Noites encharcadas onde observavam o jogo da cadeira, sentar-beber-sair, a exaltação inconsciente da década que os viu nascer serviu-lhes lindamente. Como Greil Marcus – autor, crítico musical e grande especialista em Doors – afirma em The Doors (livro editado pela Faber em 2011): “Os sessenta são descritos genericamente como o tempo onde as pessoas participaram, saíram de si mesmas e atuaram em público, mas é também o tempo onde as pessoas bloqueavam a polícia e corriam para casa para se verem nas notícias da noite, para serem telespetadores da sua ação”.

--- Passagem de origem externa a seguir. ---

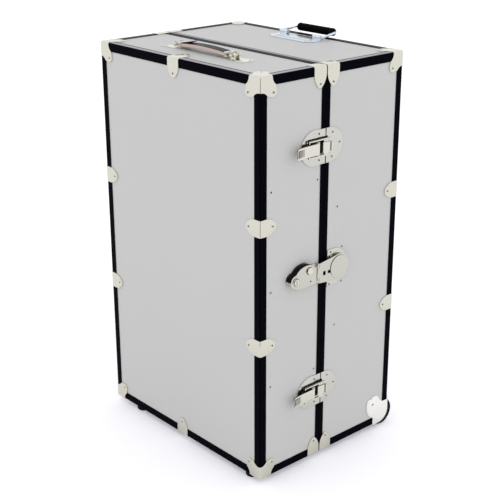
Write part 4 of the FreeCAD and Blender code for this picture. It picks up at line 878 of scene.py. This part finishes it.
# ---------------------------------------------------------------- hangers: shaped wood and a wire hook
rail_y, rail_z = mid("garment_rail", 1), mid("garment_rail", 2)
ARMS_TOP, HOOK_REACH, HOOK_WIRE, BOW_STEPS = rail_z - 28.2 * MM, 12.1 * MM, 1.9 * MM, 18
COLLAR = [(0.0, -1.0), (3.6, -1.0), (3.6, 0.8), (2.6, 1.8), (0.0, 1.8)]
for number in range(1, 4):
    node = f"hanger_{number}"
    x = mid(node, 0)
    arms = shell_of(node)
    hook_side = sum(vert.co.y - rail_y for vert in arms.verts
                    if rail_z - 20.0 * MM < vert.co.z < rail_z - 4.0 * MM)
    way = 1.0 if hook_side > 0 else -1.0
    cut = bmesh.ops.bisect_plane(arms, geom=arms.verts[:] + arms.edges[:] + arms.faces[:], dist=1e-6,
                                 plane_co=(0.0, 0.0, ARMS_TOP), plane_no=(0.0, 0.0, 1.0), clear_outer=True)
    edges = [item for item in cut["geom_cut"] if isinstance(item, bmesh.types.BMEdge)]
    bmesh.ops.contextual_create(arms, geom=edges)
    piece(node + "_arms", ease(arms, 2.2 * MM, 35.0, 4), node, stands_for=(node,))
    bow = []
    for step in range(BOW_STEPS + 1):
        turn = math.pi * step / BOW_STEPS
        bow.append(Vector((x, rail_y - way * HOOK_REACH * math.cos(turn),
                           rail_z + HOOK_REACH * math.sin(turn))))
    shank = rounded_path([bow[-1], (x, rail_y + way * 10.0 * MM, rail_z - 16.0 * MM),
                          (x, rail_y, rail_z - 24.0 * MM), (x, rail_y, rail_z - 36.0 * MM)], 7.0 * MM)
    piece(node + "_hook", tube(bow[:-1] + shank, HOOK_WIRE, 14), node, finishes["rail"])
    collar = revolve([(reach * MM, height * MM) for reach, height in COLLAR], 20)
    piece(node + "_collar", aimed(collar, (x, rail_y, ARMS_TOP), (0.0, 0.0, 1.0)), node, finishes["rail"])

# ---------------------------------------------------------------- studio
FLOOR_HALF, SHADE_HALF_ANGLE, SHADE_TURNS = 14.0, 9.0, 24
SHADE_PROFILE = ((1.35, 0.012), (6.0, 0.012), (6.0, 1.1), (6.0, 4.2), (5.0, 5.4))     # reach and height


def staged(name, shell, finish, unseen_by=()):
    """Makes a thing of the studio from a shell. Some kinds of rays can pass it by."""
    mesh = bpy.data.meshes.new(name)
    shell.to_mesh(mesh)
    shell.free()
    made = bpy.data.objects.new(name, mesh)
    bpy.context.scene.collection.objects.link(made)
    mesh.materials.append(finish)
    for kind in unseen_by:
        setattr(made, "visible_" + kind, False)


floor_paint = Finish("studio_floor", (0.9, 0.9, 0.9), Specular_IOR_Level=0.0)
seen = floor_paint.node("ShaderNodeLightPath", {})
straight = Field(floor_paint, seen.outputs["Is Camera Ray"]).most(
    Field(floor_paint, seen.outputs["Is Transmission Ray"]))
mirrored = Field(floor_paint, seen.outputs["Is Glossy Ray"])
floor_paint.shader.inputs["Emission Strength"].default_value = 1.0
floor_paint.put(floor_paint.shader.inputs["Emission Color"],
                floor_paint.mix(straight, (0.0, 0.0, 0.0), (0.27, 0.27, 0.31)))
floor_paint.dress(floor_paint.mix(mirrored, (0.86, 0.86, 0.86), (1.0, 1.0, 1.0)), 0.9)
floor_shell = bmesh.new()
bmesh.ops.create_grid(floor_shell, x_segments=1, y_segments=1, size=FLOOR_HALF)
staged("studio_floor", floor_shell, floor_paint.material)

# A dark card behind the camera, which only mirrors see: it gives the polished metal its darker side.
shade_shell = bmesh.new()
camera_way = Vector((camera_back.x, camera_back.y, 0.0)).normalized()
rings = []
for number in range(SHADE_TURNS + 1):
    turn = Matrix.Rotation(math.radians(SHADE_HALF_ANGLE) * (2.0 * number / SHADE_TURNS - 1.0), 3, "Z")
    rings.append([shade_shell.verts.new(turn @ (camera_way * reach) + Vector((0.0, 0.0, height)))
                  for reach, height in SHADE_PROFILE])
for first, second in zip(rings, rings[1:]):
    for number in range(len(SHADE_PROFILE) - 1):
        shade_shell.faces.new((first[number], second[number], second[number + 1], first[number + 1]))
shade_paint = Finish("studio_shade", (0.02, 0.02, 0.022), Specular_IOR_Level=0.0)
staged("studio_shade", shade_shell, shade_paint.material,
       unseen_by=("camera", "diffuse", "transmission", "volume_scatter", "shadow"))

world = bpy.data.worlds.new("studio")
world.use_nodes = True
bpy.context.scene.world = world
world.node_tree.nodes["Background"].inputs["Color"].default_value = (1.0, 1.0, 1.0, 1.0)
world.node_tree.nodes["Background"].inputs["Strength"].default_value = 1.0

Se foi essa a geração, o frenesim, que idolatrou os Doors assim que “Light My Fire” chegou às rádios, pode bem ter sido a mesma a corrompê-los. Sobretudo ao ego de Jim Morrison, ser humano anti sistémico, flutuante, atraído pelo xamanismo e pela cultura primitiva, pela forma totalmente livre de se pensar. “O sofrimento foi feito para nos acordar, as pessoas tentam escondê-lo, mas estão erradas. O sofrimento é para transportar, como um rádio”, disse Jim Morrison a Lizze James, jornalista que em 1981 publicou um longo artigo, na “Creem Magazine” do tempo em que conviveu com o músico.

Agora sim, rock’n’roll

Como quase sempre na comunicação humana, o que é emitido nem sempre chega ao recetor. Ou, por outra, ninguém assegura as condições em que a receção é feita. Ainda que para Morrison o mundo fosse sombrio e pura incompreensão, o mundo, que se abriu perante os Doors em 1967, só queria ouvir Doors. E no que a isso diz respeito, não podia estar mais certo.

 

 

A sua aparição na indústria musical e cultural foi um dos grandes volte-faces do século XX. Até aí reinava o cabelo à tigela, as calças à boca de sino, a gravata escura, e, sobretudo, canções, no estrito sentido da palavra. E isso os Doors nem sempre fizeram. Identidades como as dos Beatles ou dos Beach Boys pouco tinham que ver com esta personalidade áspera, com a sonoridade psicadélica, linguagem difusa e mordaz – por vezes de braço dado com a morte – que definia os quatro amigos de L.A. O rock começou a ser rock, isto é, as rockstars estavam a partir de agora a praticá-lo, sobretudo quando em contraste com os dois exemplos dados acima. Mas há mais: pensemos em gente como os Who, que incitaram um caminho bem menos pop do que até aqui havia feito.

O culto não chega

Rui Pedro Silva confessa que os Doors são “muito mais que música”, e que foi “via Morrison”, que descobriu Nietzsche, Rimbaud, a Beat Generation, uma série de referências que guarda para a vida. “Foi através dessa consciência artística que nasceu o meu real interesse pelos Doors em paralelo com o fascínio pelo sublime trabalho de Ray Manzarek, Robby Krieger e John Densmore, porque sem eles a magia do som dos Doors, que envolve as letras de Jim Morrison e Krieger, nunca teria a força universal que conquistou.”

 

 

Por mais que o automático seja a aproximação ao culto dos Doors, enquanto bandeira de modificação sociocultural, seria por demais injusto, redutor, não escutar a sua música sem considerar os seus egos. É o que Greil Marcus – em entrevista ao “The Atlantic” em 2011, pouco depois de editar “The Doors” – prega: “Não é uma biografia da banda, não quero saber quem é que estas pessoas são ou foram. Só estou a tentar ouvir a sua música e viver dentro dessas músicas durante um período de tempo. A música parece sempre apenas um veículo para um mito de um herói trágico. A música dos Doors ainda está a ser ouvida”.